The Little Mermaid becomes melancholy and asks her grandmother if humans can live forever. The grandmother explains that humans have a much shorter lifespan than a mermaid's 300 years, but that when mermaids die, they turn to sea foam and cease to exist, while humans have an eternal soul that lives on in heaven. The Little Mermaid, longing for the prince and an eternal soul, visits the Sea Witch in a dangerous part of the ocean. The witch willingly helps her by selling her a potion that gives her legs in exchange for her tongue and beautiful voice, and she warns her that once she becomes a human, she will never be able to return to the sea. Consuming the potion will make her feel as if a sword is being passed through her body, yet when she recovers, she will have two human legs and will be able to dance like no human has ever danced before. However, she will constantly feel as if she is walking on sharp knives. In addition, she will obtain a soul only if she wins the love of the prince and marries him, for then a part of his soul will flow into her. Otherwise, at dawn on the first day after he marries someone else, the Little Mermaid will die with a broken heart and dissolve into sea foam upon the waves.
After she agrees to the arrangement, the Little Mermaid swims to the surface near the prince's palace and drinks the potion.

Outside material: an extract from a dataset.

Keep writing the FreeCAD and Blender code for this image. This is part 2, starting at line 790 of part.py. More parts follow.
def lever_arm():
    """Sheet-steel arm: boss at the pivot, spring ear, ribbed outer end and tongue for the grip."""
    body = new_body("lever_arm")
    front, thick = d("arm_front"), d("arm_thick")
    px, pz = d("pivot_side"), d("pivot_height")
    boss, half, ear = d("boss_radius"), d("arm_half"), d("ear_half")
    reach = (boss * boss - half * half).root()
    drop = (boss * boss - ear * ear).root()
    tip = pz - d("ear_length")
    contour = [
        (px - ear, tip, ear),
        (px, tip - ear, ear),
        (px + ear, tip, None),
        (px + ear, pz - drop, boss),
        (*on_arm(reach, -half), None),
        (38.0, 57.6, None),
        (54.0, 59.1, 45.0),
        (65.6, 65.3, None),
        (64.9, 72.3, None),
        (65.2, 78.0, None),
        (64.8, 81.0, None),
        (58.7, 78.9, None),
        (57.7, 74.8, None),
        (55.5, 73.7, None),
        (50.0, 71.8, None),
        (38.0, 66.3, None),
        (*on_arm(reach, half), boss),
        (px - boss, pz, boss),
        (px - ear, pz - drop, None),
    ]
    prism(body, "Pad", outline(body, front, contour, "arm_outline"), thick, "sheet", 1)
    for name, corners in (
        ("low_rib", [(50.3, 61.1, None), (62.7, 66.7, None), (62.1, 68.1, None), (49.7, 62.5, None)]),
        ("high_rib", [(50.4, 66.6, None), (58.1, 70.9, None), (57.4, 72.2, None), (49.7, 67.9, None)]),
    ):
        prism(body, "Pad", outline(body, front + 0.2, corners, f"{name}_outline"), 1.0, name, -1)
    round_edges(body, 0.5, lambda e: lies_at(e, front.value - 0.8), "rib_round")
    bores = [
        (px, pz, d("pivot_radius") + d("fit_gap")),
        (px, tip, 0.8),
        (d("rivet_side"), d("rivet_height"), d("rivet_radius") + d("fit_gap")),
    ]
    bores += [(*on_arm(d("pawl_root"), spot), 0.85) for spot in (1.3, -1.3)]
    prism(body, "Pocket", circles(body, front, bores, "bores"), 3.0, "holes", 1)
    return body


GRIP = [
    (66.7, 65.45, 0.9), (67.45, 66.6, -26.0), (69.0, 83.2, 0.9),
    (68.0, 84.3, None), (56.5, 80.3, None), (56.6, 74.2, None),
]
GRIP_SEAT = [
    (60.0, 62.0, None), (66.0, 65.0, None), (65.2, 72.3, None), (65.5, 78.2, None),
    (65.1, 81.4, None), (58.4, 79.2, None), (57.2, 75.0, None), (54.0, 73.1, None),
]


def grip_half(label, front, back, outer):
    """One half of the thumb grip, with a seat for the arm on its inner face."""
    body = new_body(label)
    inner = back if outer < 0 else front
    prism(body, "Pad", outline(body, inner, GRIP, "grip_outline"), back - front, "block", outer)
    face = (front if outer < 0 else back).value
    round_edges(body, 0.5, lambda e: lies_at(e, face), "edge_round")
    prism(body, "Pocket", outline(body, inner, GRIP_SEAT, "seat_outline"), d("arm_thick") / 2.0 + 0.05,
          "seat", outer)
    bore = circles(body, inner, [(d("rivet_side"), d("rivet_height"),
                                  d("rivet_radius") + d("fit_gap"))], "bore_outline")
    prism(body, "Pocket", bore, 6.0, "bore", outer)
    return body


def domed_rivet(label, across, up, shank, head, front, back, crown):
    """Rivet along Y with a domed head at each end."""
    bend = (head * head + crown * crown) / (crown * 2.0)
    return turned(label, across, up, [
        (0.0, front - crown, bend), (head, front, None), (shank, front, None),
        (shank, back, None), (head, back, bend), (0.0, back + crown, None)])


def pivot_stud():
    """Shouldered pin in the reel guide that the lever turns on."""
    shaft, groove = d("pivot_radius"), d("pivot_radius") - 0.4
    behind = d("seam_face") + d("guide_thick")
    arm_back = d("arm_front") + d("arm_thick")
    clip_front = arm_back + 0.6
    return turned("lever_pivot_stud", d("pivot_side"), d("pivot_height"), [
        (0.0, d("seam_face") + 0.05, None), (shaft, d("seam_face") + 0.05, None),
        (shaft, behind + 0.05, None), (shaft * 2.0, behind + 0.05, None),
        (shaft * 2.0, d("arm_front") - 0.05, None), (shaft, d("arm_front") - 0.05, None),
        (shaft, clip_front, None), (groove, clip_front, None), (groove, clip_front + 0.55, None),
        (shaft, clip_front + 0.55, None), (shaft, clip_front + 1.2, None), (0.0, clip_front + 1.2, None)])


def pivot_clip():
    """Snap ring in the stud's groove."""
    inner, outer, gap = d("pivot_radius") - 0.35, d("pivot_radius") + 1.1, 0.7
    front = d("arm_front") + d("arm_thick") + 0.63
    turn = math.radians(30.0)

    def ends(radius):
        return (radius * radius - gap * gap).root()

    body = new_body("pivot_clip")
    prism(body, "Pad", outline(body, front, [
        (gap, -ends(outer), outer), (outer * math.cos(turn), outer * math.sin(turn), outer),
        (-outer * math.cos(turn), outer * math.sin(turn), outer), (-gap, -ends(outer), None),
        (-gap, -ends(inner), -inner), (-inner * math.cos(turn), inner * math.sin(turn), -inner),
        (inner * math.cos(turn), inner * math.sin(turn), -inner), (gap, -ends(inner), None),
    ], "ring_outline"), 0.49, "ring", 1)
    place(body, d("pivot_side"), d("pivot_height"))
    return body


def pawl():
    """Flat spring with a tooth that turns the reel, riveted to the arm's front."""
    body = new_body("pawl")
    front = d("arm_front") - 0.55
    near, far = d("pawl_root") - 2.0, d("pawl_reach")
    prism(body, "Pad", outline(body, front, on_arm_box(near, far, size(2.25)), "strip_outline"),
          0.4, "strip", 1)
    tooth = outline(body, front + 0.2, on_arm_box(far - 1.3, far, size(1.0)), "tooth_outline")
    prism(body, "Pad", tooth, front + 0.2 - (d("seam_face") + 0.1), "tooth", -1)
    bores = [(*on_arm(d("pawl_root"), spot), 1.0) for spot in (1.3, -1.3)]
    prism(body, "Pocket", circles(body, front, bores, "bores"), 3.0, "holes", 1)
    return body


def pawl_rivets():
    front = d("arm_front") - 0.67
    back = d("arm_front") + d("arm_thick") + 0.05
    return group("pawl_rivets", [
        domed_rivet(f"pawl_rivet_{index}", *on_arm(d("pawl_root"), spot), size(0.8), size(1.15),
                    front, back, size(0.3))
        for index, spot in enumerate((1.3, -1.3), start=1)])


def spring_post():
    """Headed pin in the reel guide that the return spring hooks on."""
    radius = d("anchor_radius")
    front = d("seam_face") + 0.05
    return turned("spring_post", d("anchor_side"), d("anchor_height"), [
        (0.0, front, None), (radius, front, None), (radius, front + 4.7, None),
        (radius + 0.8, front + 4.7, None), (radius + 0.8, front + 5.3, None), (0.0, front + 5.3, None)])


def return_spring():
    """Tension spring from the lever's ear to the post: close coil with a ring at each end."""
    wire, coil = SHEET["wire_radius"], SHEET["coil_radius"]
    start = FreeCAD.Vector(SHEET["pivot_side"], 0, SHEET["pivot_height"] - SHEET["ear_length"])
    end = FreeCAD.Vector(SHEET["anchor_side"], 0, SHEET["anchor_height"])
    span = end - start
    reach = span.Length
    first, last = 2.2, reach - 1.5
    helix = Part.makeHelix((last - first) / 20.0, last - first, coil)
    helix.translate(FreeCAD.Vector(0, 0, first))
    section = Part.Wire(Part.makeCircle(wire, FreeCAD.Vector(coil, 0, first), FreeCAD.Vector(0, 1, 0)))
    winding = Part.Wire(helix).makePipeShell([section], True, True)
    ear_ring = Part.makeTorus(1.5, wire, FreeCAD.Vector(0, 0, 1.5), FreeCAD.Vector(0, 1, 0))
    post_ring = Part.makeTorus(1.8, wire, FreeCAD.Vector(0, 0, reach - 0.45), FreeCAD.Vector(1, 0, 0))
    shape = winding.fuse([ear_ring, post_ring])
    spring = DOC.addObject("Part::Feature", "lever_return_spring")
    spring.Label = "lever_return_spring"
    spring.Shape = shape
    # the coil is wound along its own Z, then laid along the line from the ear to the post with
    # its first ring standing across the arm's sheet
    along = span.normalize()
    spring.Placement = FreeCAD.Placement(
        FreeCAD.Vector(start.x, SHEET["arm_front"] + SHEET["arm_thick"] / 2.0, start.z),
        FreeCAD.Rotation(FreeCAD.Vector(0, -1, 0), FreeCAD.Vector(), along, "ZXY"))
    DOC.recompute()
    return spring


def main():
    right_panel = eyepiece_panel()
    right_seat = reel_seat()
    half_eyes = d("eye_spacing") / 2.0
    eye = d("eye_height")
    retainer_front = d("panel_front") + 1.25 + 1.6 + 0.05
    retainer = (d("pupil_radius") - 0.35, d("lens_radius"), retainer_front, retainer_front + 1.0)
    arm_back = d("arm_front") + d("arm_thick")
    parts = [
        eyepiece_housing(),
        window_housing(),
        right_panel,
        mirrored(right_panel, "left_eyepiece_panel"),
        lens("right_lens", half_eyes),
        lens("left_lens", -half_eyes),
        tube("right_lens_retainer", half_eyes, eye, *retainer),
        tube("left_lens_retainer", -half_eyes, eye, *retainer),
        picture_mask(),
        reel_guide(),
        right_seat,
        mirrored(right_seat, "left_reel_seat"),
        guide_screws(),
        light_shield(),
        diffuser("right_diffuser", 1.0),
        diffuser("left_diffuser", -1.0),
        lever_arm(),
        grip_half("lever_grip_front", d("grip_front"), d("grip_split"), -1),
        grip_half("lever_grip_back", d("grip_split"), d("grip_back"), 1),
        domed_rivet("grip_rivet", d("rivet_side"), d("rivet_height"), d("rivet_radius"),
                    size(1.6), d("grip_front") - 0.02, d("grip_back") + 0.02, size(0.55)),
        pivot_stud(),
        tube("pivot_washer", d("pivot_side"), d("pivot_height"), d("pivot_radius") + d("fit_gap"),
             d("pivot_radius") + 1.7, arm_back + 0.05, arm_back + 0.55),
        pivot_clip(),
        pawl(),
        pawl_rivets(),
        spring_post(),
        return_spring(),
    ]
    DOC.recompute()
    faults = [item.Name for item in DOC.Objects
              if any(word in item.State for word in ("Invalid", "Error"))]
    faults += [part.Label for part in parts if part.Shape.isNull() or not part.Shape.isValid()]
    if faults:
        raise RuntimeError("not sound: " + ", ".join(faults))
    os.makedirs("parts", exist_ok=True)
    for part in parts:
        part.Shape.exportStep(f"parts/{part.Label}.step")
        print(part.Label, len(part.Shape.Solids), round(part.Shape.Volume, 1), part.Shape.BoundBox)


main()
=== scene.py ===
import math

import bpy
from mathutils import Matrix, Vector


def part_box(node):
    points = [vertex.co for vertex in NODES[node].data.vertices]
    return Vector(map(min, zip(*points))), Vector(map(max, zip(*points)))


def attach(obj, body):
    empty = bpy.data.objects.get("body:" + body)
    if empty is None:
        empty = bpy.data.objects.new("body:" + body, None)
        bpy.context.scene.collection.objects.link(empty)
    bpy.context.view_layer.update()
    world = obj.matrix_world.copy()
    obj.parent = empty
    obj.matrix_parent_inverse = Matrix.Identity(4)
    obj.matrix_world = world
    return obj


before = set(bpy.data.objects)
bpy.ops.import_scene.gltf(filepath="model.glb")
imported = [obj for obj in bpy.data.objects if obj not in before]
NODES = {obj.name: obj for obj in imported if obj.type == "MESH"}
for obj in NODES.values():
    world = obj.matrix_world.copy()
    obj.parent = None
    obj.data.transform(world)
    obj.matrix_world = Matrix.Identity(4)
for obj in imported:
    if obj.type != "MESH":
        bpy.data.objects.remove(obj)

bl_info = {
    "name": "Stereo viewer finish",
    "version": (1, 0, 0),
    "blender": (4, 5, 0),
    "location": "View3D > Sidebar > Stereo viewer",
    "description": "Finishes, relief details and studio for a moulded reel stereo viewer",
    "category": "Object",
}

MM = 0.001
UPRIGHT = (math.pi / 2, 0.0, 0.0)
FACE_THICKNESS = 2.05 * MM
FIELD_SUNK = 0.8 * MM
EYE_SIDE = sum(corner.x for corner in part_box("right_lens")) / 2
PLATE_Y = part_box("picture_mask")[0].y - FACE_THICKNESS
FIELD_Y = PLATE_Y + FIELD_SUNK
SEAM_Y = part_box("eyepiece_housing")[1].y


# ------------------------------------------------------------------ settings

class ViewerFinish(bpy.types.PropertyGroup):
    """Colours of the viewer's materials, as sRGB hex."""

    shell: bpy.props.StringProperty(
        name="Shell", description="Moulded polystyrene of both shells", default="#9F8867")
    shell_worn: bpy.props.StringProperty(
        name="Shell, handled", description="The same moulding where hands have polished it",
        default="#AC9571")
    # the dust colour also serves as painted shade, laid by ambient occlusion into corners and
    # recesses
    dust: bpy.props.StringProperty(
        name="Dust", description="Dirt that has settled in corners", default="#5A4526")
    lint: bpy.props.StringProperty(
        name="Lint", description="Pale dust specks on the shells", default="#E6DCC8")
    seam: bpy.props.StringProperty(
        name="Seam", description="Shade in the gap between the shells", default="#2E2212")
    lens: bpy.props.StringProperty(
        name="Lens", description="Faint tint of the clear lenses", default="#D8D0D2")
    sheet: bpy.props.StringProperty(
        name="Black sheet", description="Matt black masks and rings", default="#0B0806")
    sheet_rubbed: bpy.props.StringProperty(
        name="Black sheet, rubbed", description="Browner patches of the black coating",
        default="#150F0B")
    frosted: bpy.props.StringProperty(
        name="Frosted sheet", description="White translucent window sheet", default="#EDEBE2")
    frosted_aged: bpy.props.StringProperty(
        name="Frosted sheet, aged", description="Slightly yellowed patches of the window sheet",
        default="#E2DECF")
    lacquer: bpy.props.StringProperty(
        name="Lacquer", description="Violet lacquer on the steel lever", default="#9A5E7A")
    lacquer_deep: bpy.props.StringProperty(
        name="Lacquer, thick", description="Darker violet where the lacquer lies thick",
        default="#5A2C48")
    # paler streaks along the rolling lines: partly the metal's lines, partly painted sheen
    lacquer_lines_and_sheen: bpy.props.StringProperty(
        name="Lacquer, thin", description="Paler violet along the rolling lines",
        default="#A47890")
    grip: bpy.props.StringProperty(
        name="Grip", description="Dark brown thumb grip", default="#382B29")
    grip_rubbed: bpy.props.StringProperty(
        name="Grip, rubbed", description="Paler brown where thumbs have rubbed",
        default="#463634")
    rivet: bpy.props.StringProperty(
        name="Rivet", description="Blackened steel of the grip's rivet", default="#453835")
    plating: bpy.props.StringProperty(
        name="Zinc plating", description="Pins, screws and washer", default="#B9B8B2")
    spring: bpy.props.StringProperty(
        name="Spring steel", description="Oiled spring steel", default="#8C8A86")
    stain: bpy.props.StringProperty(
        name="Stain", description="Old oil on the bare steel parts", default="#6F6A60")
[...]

She is found by the prince, who is mesmerized by her beauty and grace, even though she is considered dumb and mute by everyone in the kingdom. Most of all, he likes to see her dance, and she dances for him despite suffering excruciating pain with every step. Soon, the Little Mermaid becomes the prince's favorite companion and accompanies him on many of his outings. When the prince's parents encourage their son to marry the neighboring princess in an arranged marriage, the prince tells the Little Mermaid he will not because he does not love the princess. He goes on to say he can only love the young woman from the temple, who he believes rescued him. It turns out that the princess from the neighboring kingdom is the temple girl. The prince declares his love for her, and the royal wedding is announced at once.
The prince and princess celebrate their new marriage on a wedding ship, and the Little Mermaid's heart breaks. She thinks of all that she has sacrificed and of all the pain she has endured for the prince. She despairs, thinking of the death that awaits her, but before dawn, her sisters rise out of the water and bring her a knife that the Sea Witch has given them in exchange for their long, beautiful hair. If the Little Mermaid kills the prince and lets his blood drip on her feet, she will become a mermaid once more, all of her suffering will end, and she will live out her full life in the ocean with her family.
However, the Little Mermaid cannot bring herself to kill the sleeping prince lying with his new bride, and she throws the knife and herself off the ship into the water just as dawn breaks. Her body dissolves into foam, but instead of ceasing to exist, she feels the warm sun and discovers that she has turned into a luminous and ethereal earthbound spirit, a daughter of the air. As the Little Mermaid ascends into the atmosphere, she is greeted by other daughters who tell her she has become like them because she strove with all her heart to obtain an immortal soul. Because of her selflessness, she will be given the chance to earn her own soul by doing good deeds to mankind for 300 years and will one day rise up into the Kingdom of God.
More to the story the ending was changed the orginal had a alternate ending I found out about in my research notes below:
The working title of the story was "Daughters of the Air". The daughters of the air say they can earn souls simply by doing three hundred years' worth of good deeds, but Andersen later revised it to state that all this depends upon whether children are good or bad. Good behavior takes a year off the maidens' time of service, while bad behavior makes them weep and a day is added for every tear they shed. This has come under much criticism from scholars and reviewers, with one commenter writing, "This final message is more frightening than any other presented in the tale. The story descends into the Victorian moral tales written for children to scare them into good behavior." P. L. Travers, author of Mary Poppins and noted folklore commentator, says, "But a year taken off when a child behaves and a tear shed and a day added whenever a child is naughty? Andersen, this is blackmail. And the children know it and say nothing. There's magnanimity for you."